- Greek: Οι Θαλασσιές οι Χάντρες
- Directed by: Giannis Dalianidis
- Written by: Giannis Dalianidis
- Produced by: Filopimin Finos
- Starring: Zoe Laskari; Kostas Voutsas; Martha Karagianni; Faidon Georgitsis; Giannis Vogiatzis; Mary Chronopoulou;
- Cinematography: Giorgos Arvanitis
- Edited by: Petros Lykas
- Music by: Mimis Plessas
- Distributed by: Finos Film
- Release date: 2 February 1967;
- Running time: 91 minutes
- Country: Greece
- Language: Greek

= Oi Thalassies oi Hadres =

Oi Thalassies oi Hadres (Οι Θαλασσιές οι Χάντρες, The Blue Beads) is a 1967 Greek musical film, directed by Giannis Dalianidis and starring Zoe Laskari, Kostas Voutsas, Martha Karagianni, Faidon Georgitsis, Giannis Vogiatzis and Mary Chronopoulou. At the time of its release it was among the most expensive films ever made in Greece and one of the most commercially successful Greek films.

==Plot==
Mary (Zoe Laskari) is a rich young lady that challenges problems in a traditional folk neighbourhood in Plaka, Athens, when she moves to play modern music in a store opposite a traditional taverna, where Fotis (Faidon Georgitsis), a bouzouki player, works along with Kostas (Kostas Voutsas), Sofia (Mary Chronopoulou) and others. The gang of the taverna soon turns against Mary, for the reason that she alters the character of the neighbourhood. Eventually, Fotis falls in love with Mary, but his friends margin him as he seems willing to sacrifice everything for her in order to be accepted by her social circles. A second love story involves in the film, as Eleni (Martha Karagianni), sister of Fotis, tries to attract Kostas using various ways.

==Production==
After the success that the 1966 film Diplopenies made abroad, Finos Film's main goal was to make a film addressing to the foreign market and for this reason director Giannis Dalianidis was asked to include more elements of the Greek culture in this musical film, in order to diversify it from the American musical films and make it attractive for the general public. In addition to this, the production company spent a large amount of money to make the film more glamorous, an element that was absent for the great majority of the Greek films of the era.

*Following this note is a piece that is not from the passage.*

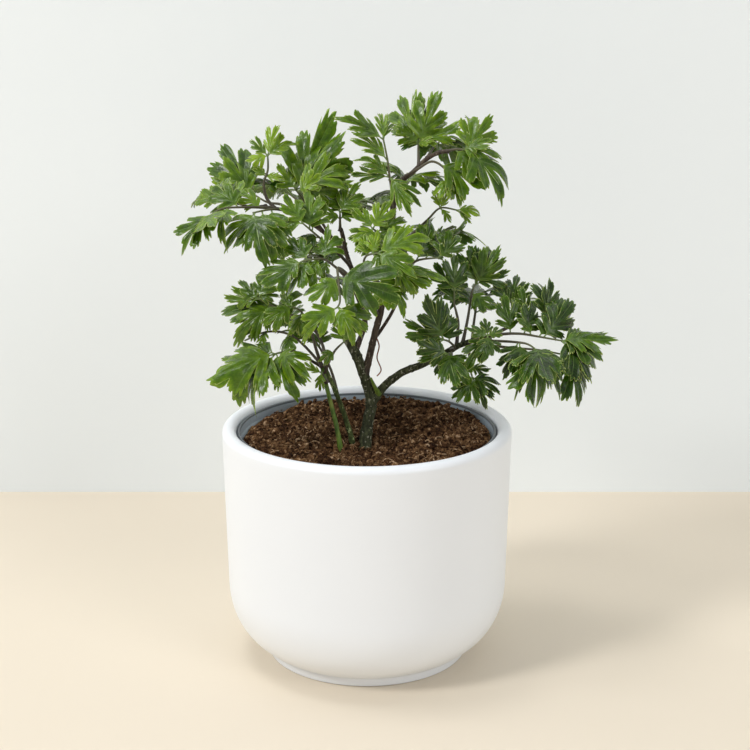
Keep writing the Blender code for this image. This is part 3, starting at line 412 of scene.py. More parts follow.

Several talented and famous actors were engaged in this film, including some of the most brilliant Greek stars who portrayed the major roles, while composer Mimis Plessas and singer Giannis Poulopoulos surrounded the characters of the film producing a great musical result.

==Cast==
- Zoe Laskari - Mary Kaniatoglou
- Kostas Voutsas - Kostas Pitouras
- Martha Karagianni - Eleni Tsitoura
- Phaedon Georgitsis - Fotis Tsitouras
- Nana Skiada - Mrs. Kaniatoglou
- Aris Maliagros - Sokratis Kaniatoglou
- Giorgos Tsitsopoulos - Jim
- Aleka Mavili - Markisia
- Nikos Fermas - Apostolis
- Giannis Vogiatzis - Memas Ventouzas
- Mary Chronopoulou - Sofia
- Nikos Papanastasiou - Nikos
- Christos Doxaras - Sotos
- Mary Metaxa - Mrs. Pitoura
- Golfo Bini - Mrs. Tsitoura
- Alekos Kouris - Alekos

In this movie, Faidon Georgitsis and Mary Chronopoulou made their first appearance ever in a musical film. Almost identically the main cast of the film, Zoe Laskari, Kostas Voutsas, Martha Karagianni, Faidon Georgitsis, Giannis Vogiatzis and Mary Chronopoulou starred in the 1968 hit of Finos Film and Giannis Dalianidis, Mia Kyria sta Bouzoukia.

==Major themes==
The main subject of the film is the influx of foreign cultural elements in the Greek society in the 1960s, like the music genres of pop and rock. In the film this influx shocks the traditional neighbourhood of Plaka in Athens, infuriates and alarms the people who occupy with the laïkó music style. It also demonstrates the liberation of women, as part of the feministic ideology that arrives in Greece, as the main female character of the movie is a young woman from the upper class, who forms her own cohort along with her female friends and brings new mores in an old-fashioned local society.

== Release ==
The film released in Greek cinemas on February 20, 1967, and made 531,278 tickets in Greece, ranked 3rd for the season 1966–67. The film was also screened in the Cannes Film Festival and was received with enthusiasm by the audience, although it did not officially contest. Especially, Zoe Laskari was seen as an international celebrity and paparazzi followed her everywhere during her stay in Cannes.